Bruch – brechen, das Wort hat keinen so guten Geschmack. Man kann Knochen brechen, den Willen, den Frieden und Gesetze. Allerdings hat – ohne Bigotterie – Jesus das Brot gebrochen und damit den Bann, der kann auch gebrochen werden. Bann hat etwas mit Erstarrung zu tun, insofern habe ich den Bann gebrochen, indem ich mich aus meiner Erstarrung gelöst habe. Ich habe zu schreiben begonnen, bin aufgebroch­en in die Welt der Wörter, der Gedanken. Neue Gedanken sind neue Wege, und die sind spannender als ausgetrete­ne Pfade.

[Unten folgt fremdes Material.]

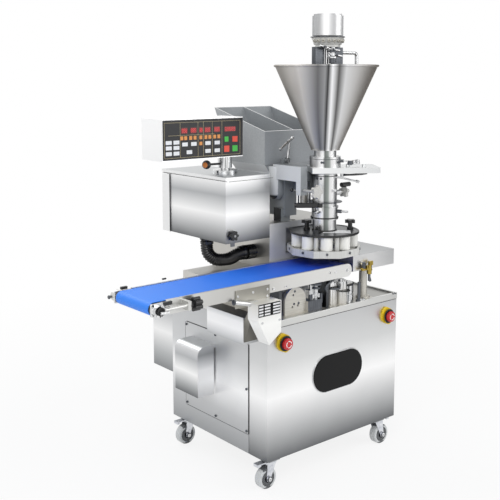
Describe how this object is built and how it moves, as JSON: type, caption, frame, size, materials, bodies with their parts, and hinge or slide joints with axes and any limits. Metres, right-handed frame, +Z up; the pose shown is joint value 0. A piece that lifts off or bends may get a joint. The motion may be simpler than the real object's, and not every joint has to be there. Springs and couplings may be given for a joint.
{
  "type": "food depositing machine",
  "caption": "Stainless filling and forming machine on casters: belt conveyor, shutter head, filling column with cone hopper, dough hopper, motor box and swivelling control panel.",
  "frame": {"origin": "centre of the bounding box at the floor", "axes": "+X to the right along the front cover, +Y to the back, +Z up"},
  "size_m": [1.1259, 0.786, 1.6296],
  "materials": {
    "stainless": "satin",
    "aluminium": "satin",
    "polished_steel": "polished",
    "spun_steel": "satin",
    "cast_grey": "hammered",
    "blue_belt": "matte",
    "white_plastic": "satin",
    "smoked_acrylic": "gloss",
    "black_plastic": "satin",
    "hose_rubber": "satin",
    "brass": "polished",
    "orange_plastic": "gloss",
    "yellow_plastic": "gloss",
    "red_plastic": "gloss",
    "wheel_rubber": "matte"
  },
  "bodies": {
    "machine": {"cabinet_shell": "stainless", "front_cover": "stainless", "access_cover": "stainless", "table_top": "stainless", "rear_housing": "stainless", "conveyor_frame": "aluminium", "belt": "blue_belt", "drive_bracket": "stainless", "drive_cover": "stainless", "belt_lift": "stainless", "air_valve": "brass", "head_block": "stainless", "shutter_ring": "aluminium", "shutter_cover": "smoked_acrylic", "filling_column": "polished_steel", "mount_plate": "polished_steel", "cone_hopper": "spun_steel", "agitator_motor": "polished_steel", "dough_hopper": "cast_grey", "screw_casting": "cast_grey", "motor_box": "stainless", "hose": "hose_rubber", "hose_fittings": "black_plastic", "panel_post": "stainless", "estop_bases": "yellow_plastic", "screws": "polished_steel"},
    "drive_roller": {"drive_roller": "polished_steel"},
    "tail_roller": {"tail_roller": "polished_steel"},
    "tension_knob": {"tension_knob": "black_plastic"},
    "shutter_1": {"shutter_1": "white_plastic"},
    "shutter_2": {"shutter_2": "white_plastic"},
    "shutter_3": {"shutter_3": "white_plastic"},
    "shutter_4": {"shutter_4": "white_plastic"},
    "shutter_5": {"shutter_5": "white_plastic"},
    "shutter_6": {"shutter_6": "white_plastic"},
    "shutter_7": {"shutter_7": "white_plastic"},
    "shutter_8": {"shutter_8": "white_plastic"},
    "shutter_9": {"shutter_9": "white_plastic"},
    "cover_knob_left": {"cover_knob_left": "black_plastic"},
    "cover_knob_right": {"cover_knob_right": "black_plastic"},
    "star_knob_left": {"star_knob_left": "polished_steel"},
    "clamp_handle_right": {"clamp_handle_right": "polished_steel"},
    "lever_left": {"lever_left": "black_plastic"},
    "agitator": {"agitator": "polished_steel"},
    "dough_screw_left": {"dough_screw_left": "polished_steel"},
    "dough_screw_right": {"dough_screw_right": "polished_steel"},
    "crank_handle": {"crank_handle": "polished_steel"},
    "latch_knob": {"latch_knob": "black_plastic"},
    "clamp_knob": {"clamp_knob": "orange_plastic"},
    "control_box": {"control_box": "stainless"},
    "estop_button_left": {"estop_button_left": "red_plastic"},
    "estop_button_right": {"estop_button_right": "red_plastic"},
    "caster_fork_front_left": {"caster_fork_front_left": "aluminium"},
    "caster_wheel_front_left": {"caster_wheel_front_left": "wheel_rubber"},
    "caster_fork_front_right": {"caster_fork_front_right": "aluminium"},
    "caster_wheel_front_right": {"caster_wheel_front_right": "wheel_rubber"},
    "caster_fork_back_left": {"caster_fork_back_left": "aluminium"},
    "caster_wheel_back_left": {"caster_wheel_back_left": "wheel_rubber"},
    "caster_fork_back_right": {"caster_fork_back_right": "aluminium"},
    "caster_wheel_back_right": {"caster_wheel_back_right": "wheel_rubber"}
  },
  "joints": [
    {"name": "caster_swivel_front_left", "type": "hinge", "parent": "machine", "child": "caster_fork_front_left", "pos_m": [-0.057, -0.281, 0.095], "axis": [0, 0, 1], "continuous": true},
    {"name": "caster_spin_front_left", "type": "hinge", "parent": "caster_fork_front_left", "child": "caster_wheel_front_left", "pos_m": [-0.079, -0.281, 0.0375], "axis": [0, 1, 0], "continuous": true},
    {"name": "caster_swivel_front_right", "type": "hinge", "parent": "machine", "child": "caster_fork_front_right", "pos_m": [0.48, -0.281, 0.095], "axis": [0, 0, 1], "continuous": true},
    {"name": "caster_spin_front_right", "type": "hinge", "parent": "caster_fork_front_right", "child": "caster_wheel_front_right", "pos_m": [0.502, -0.281, 0.0375], "axis": [0, 1, 0], "continuous": true},
    {"name": "caster_swivel_back_left", "type": "hinge", "parent": "machine", "child": "caster_fork_back_left", "pos_m": [-0.057, 0.195, 0.095], "axis": [0, 0, 1], "continuous": true},
    {"name": "caster_spin_back_left", "type": "hinge", "parent": "caster_fork_back_left", "child": "caster_wheel_back_left", "pos_m": [-0.079, 0.195, 0.0375], "axis": [0, 1, 0], "continuous": true},
    {"name": "caster_swivel_back_right", "type": "hinge", "parent": "machine", "child": "caster_fork_back_right", "pos_m": [0.48, 0.195, 0.095], "axis": [0, 0, 1], "continuous": true},
    {"name": "caster_spin_back_right", "type": "hinge", "parent": "caster_fork_back_right", "child": "caster_wheel_back_right", "pos_m": [0.502, 0.195, 0.0375], "axis": [0, 1, 0], "continuous": true},
    {"name": "drive_roller_turn", "type": "hinge", "parent": "machine", "child": "drive_roller", "pos_m": [0.284, -0.209, 0.72], "axis": [0, 1, 0], "continuous": true},
    {"name": "tail_roller_turn", "type": "hinge", "parent": "machine", "child": "tail_roller", "pos_m": [-0.54, -0.209, 0.72], "axis": [0, 1, 0], "continuous": true},
    {"name": "tension_knob_turn", "type": "hinge", "parent": "machine", "child": "tension_knob", "pos_m": [-0.41, -0.332, 0.72], "axis": [1, 0, 0], "continuous": true},
    {"name": "shutter_1_turn", "type": "hinge", "parent": "machine", "child": "shutter_1", "pos_m": [0.19972, -0.2866, 0.826], "axis": [0, 0, 1], "range_deg": [-30, 0]},
    {"name": "shutter_2_turn", "type": "hinge", "parent": "machine", "child": "shutter_2", "pos_m": [0.264, -0.31, 0.826], "axis": [0, 0, 1], "range_deg": [-30, 0]},
    {"name": "shutter_3_turn", "type": "hinge", "parent": "machine", "child": "shutter_3", "pos_m": [0.32828, -0.2866, 0.826], "axis": [0, 0, 1], "range_deg": [-30, 0]},
    {"name": "shutter_4_turn", "type": "hinge", "parent": "machine", "child": "shutter_4", "pos_m": [0.36248, -0.22736, 0.826], "axis": [0, 0, 1], "range_deg": [-30, 0]},
    {"name": "shutter_5_turn", "type": "hinge", "parent": "machine", "child": "shutter_5", "pos_m": [0.3506, -0.16, 0.826], "axis": [0, 0, 1], "range_deg": [-30, 0]},
    {"name": "shutter_6_turn", "type": "hinge", "parent": "machine", "child": "shutter_6", "pos_m": [0.2982, -0.11603, 0.826], "axis": [0, 0, 1], "range_deg": [-30, 0]},
    {"name": "shutter_7_turn", "type": "hinge", "parent": "machine", "child": "shutter_7", "pos_m": [0.2298, -0.11603, 0.826], "axis": [0, 0, 1], "range_deg": [-30, 0]},
    {"name": "shutter_8_turn", "type": "hinge", "parent": "machine", "child": "shutter_8", "pos_m": [0.1774, -0.16, 0.826], "axis": [0, 0, 1], "range_deg": [-30, 0]},
    {"name": "shutter_9_turn", "type": "hinge", "parent": "machine", "child": "shutter_9", "pos_m": [0.16552, -0.22736, 0.826], "axis": [0, 0, 1], "range_deg": [-30, 0]},
    {"name": "cover_knob_left_turn", "type": "hinge", "parent": "machine", "child": "cover_knob_left", "pos_m": [0.224, -0.159, 0.875], "axis": [0, 0, 1], "continuous": true},
    {"name": "cover_knob_right_turn", "type": "hinge", "parent": "machine", "child": "cover_knob_right", "pos_m": [0.349, -0.258, 0.875], "axis": [0, 0, 1], "continuous": true},
    {"name": "star_knob_left_turn", "type": "hinge", "parent": "machine", "child": "star_knob_left", "pos_m": [0.161, -0.271, 1.01], "axis": [0, 1, 0], "continuous": true},
    {"name": "clamp_handle_right_turn", "type": "hinge", "parent": "machine", "child": "clamp_handle_right", "pos_m": [0.338, -0.23, 0.9926], "axis": [1, 0, 0], "range_deg": [-20, 40]},
    {"name": "lever_left_turn", "type": "hinge", "parent": "machine", "child": "lever_left", "pos_m": [0.214, -0.237, 0.956], "axis": [0, 0, 1], "range_deg": [0, 70]},
    {"name": "agitator_turn", "type": "hinge", "parent": "machine", "child": "agitator", "pos_m": [0.264, -0.21, 1.3], "axis": [0, 0, 1], "continuous": true},
    {"name": "dough_screw_left_turn", "type": "hinge", "parent": "machine", "child": "dough_screw_left", "pos_m": [0.19, 0.045, 1.045], "axis": [0, 1, 0], "continuous": true},
    {"name": "dough_screw_right_turn", "type": "hinge", "parent": "machine", "child": "dough_screw_right", "pos_m": [0.3368, 0.045, 1.045], "axis": [0, 1, 0], "continuous": true},
    {"name": "crank_handle_tilt", "type": "hinge", "parent": "machine", "child": "crank_handle", "pos_m": [0.2, -0.077, 1.106], "axis": [0, 1, 0], "range_deg": [-35, 35]},
    {"name": "latch_knob_turn", "type": "hinge", "parent": "machine", "child": "latch_knob", "pos_m": [-0.079, -0.11, 0.86], "axis": [0, 1, 0], "continuous": true},
    {"name": "control_box_swivel", "type": "hinge", "parent": "machine", "child": "control_box", "pos_m": [-0.012, 0.025, 1.11], "axis": [0, 0, 1], "range_deg": [-90, 90]},
    {"name": "clamp_knob_turn", "type": "hinge", "parent": "control_box", "child": "clamp_knob", "pos_m": [-0.062, 0.025, 1.1], "axis": [1, 0, 0], "continuous": true},
    {"name": "estop_left_press", "type": "slide", "parent": "machine", "child": "estop_button_left", "axis": [0, 1, 0], "range_m": [0, 0.004], "stiffness_N_per_m": 600, "springref_m": -0.002},
    {"name": "estop_right_press", "type": "slide", "parent": "machine", "child": "estop_button_right", "axis": [0, 1, 0], "range_m": [0, 0.004], "stiffness_N_per_m": 600, "springref_m": -0.002}
  ],
  "couplings": [
    {"joint": "tail_roller_turn", "follows": "drive_roller_turn", "ratio": 1},
    {"joint": "dough_screw_right_turn", "follows": "dough_screw_left_turn", "ratio": -1},
    {"joint": "shutter_2_turn", "follows": "shutter_1_turn", "ratio": 1},
    {"joint": "shutter_3_turn", "follows": "shutter_1_turn", "ratio": 1},
    {"joint": "shutter_4_turn", "follows": "shutter_1_turn", "ratio": 1},
    {"joint": "shutter_5_turn", "follows": "shutter_1_turn", "ratio": 1},
    {"joint": "shutter_6_turn", "follows": "shutter_1_turn", "ratio": 1},
    {"joint": "shutter_7_turn", "follows": "shutter_1_turn", "ratio": 1},
    {"joint": "shutter_8_turn", "follows": "shutter_1_turn", "ratio": 1},
    {"joint": "shutter_9_turn", "follows": "shutter_1_turn", "ratio": 1}
  ]
}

Mein Fazit: Wörter haben eine Kraft, die gesprochen­en und gehörten, die geschriebe­nen und gelesenen. Sie können, schlampig in die Welt geworfen, zu Missverstä­ndnissen führen. Ein genauerer Umgang mit ihnen und ein differenzi­ertes Betrachten würden viel bewirken. Der Erstarrung kann man nur die Bewegung entgegense­tzen. Beweglichk­eit innerhalb der eigenen Strukturen und im Umgang miteinande­r würde uns ermögliche­n, aus dem eigenen System auszusteig­en und andere zu akzeptiere­n. Es ist an der Zeit, dass wir beginnen, uns selbst zu überrasche­n. Wenn man vor einem weißen Blatt sitzt, sollte man einfach zu schreiben beginnen.